Arnaud Stevens, en M2 ingénierie patrimoniale à l’université de Tours

(1) L’article 757 du Code civil pose le principe que le conjoint survivant peut, lorsqu’il est en concours avec des enfants issus de son union avec le défunt, opter soit pour un quart en pleine propriété soit la totalité de l’usufruit. Il perd l’option en présence des enfants non communs, il a alors droit à un quart en pleine propriété en concurrence des héritiers qui sont en concours avec lui. 

(2) La qualification d’enfant adultérin a disparu avec la réforme du 3 décembre 2001. Il n’est plus fait de distinction selon l’état des personnes, article 733 du Code civil.

(3) Rapport du groupe de travail « La réserve héréditaire » sous la direction de Cécile Pérès Professeur de droit privé à l’Université Panthéon-Assas et Philippe Potentier, Notaire à Louviers et Président du 108ème Congrès des notaires de France.

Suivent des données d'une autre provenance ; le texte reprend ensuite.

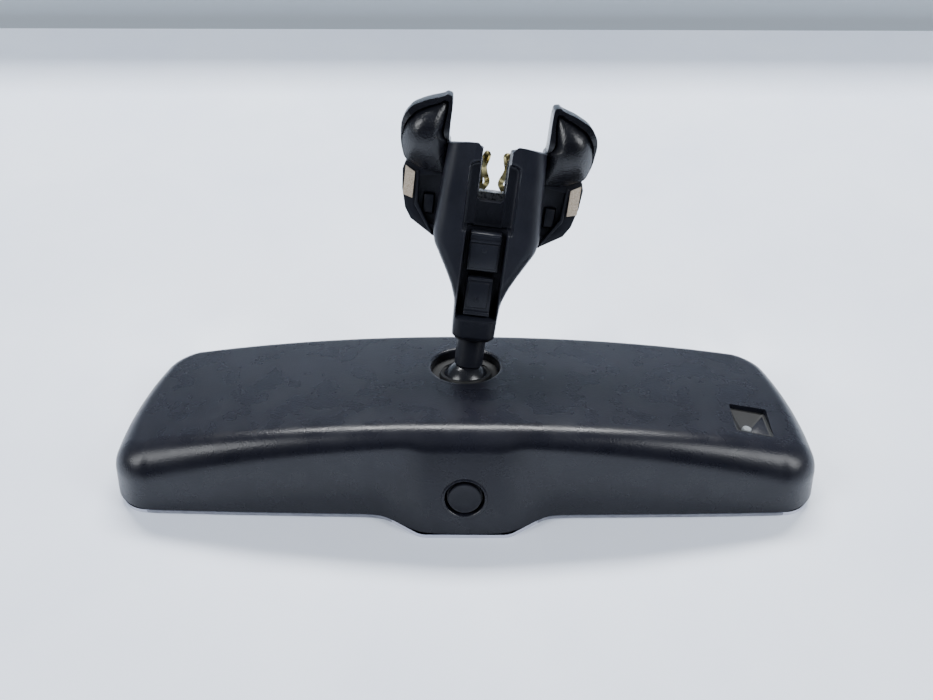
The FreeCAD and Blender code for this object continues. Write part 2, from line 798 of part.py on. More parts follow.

Le rapport fut remis à Nicole Belloubet, garde des Sceaux, ministre de la Justice le 13 décembre 2019.

(4) Première Chambre civile de la Cour de cassation en date du 22 octobre 1974, n°73-12402.

(5) Expression énoncée dans le rapport du groupe de travail « La réserve héréditaire », page 134.

(6) Numéro de pourvoi 18-16666

(7) Proposition numéro 12 du Rapport sur la réserve héréditaire, 13 décembre 2019.

(8) Proposition numéro 8 du Rapport sur la réserve héréditaire, 13 décembre 2019.

(9) Article 913-1 du Code civil.

(10) Article 914-1 du Code civil.

(11) Rapport sur la réserve héréditaire, page 128 §1, 13 décembre 2019.

(12) Rapport sur la réserve héréditaire en date du 13 décembre 2019, page 93.

(13) Proposition numéro 11 du Rapport sur la réserve héréditaire, 13 décembre 2019.

(14) Rapport sur la réserve héréditaire en date du 13 décembre 2019, page 131.

(15) Proposition numéro 11 bis du Rapport sur la réserve héréditaire, 13 décembre 2019.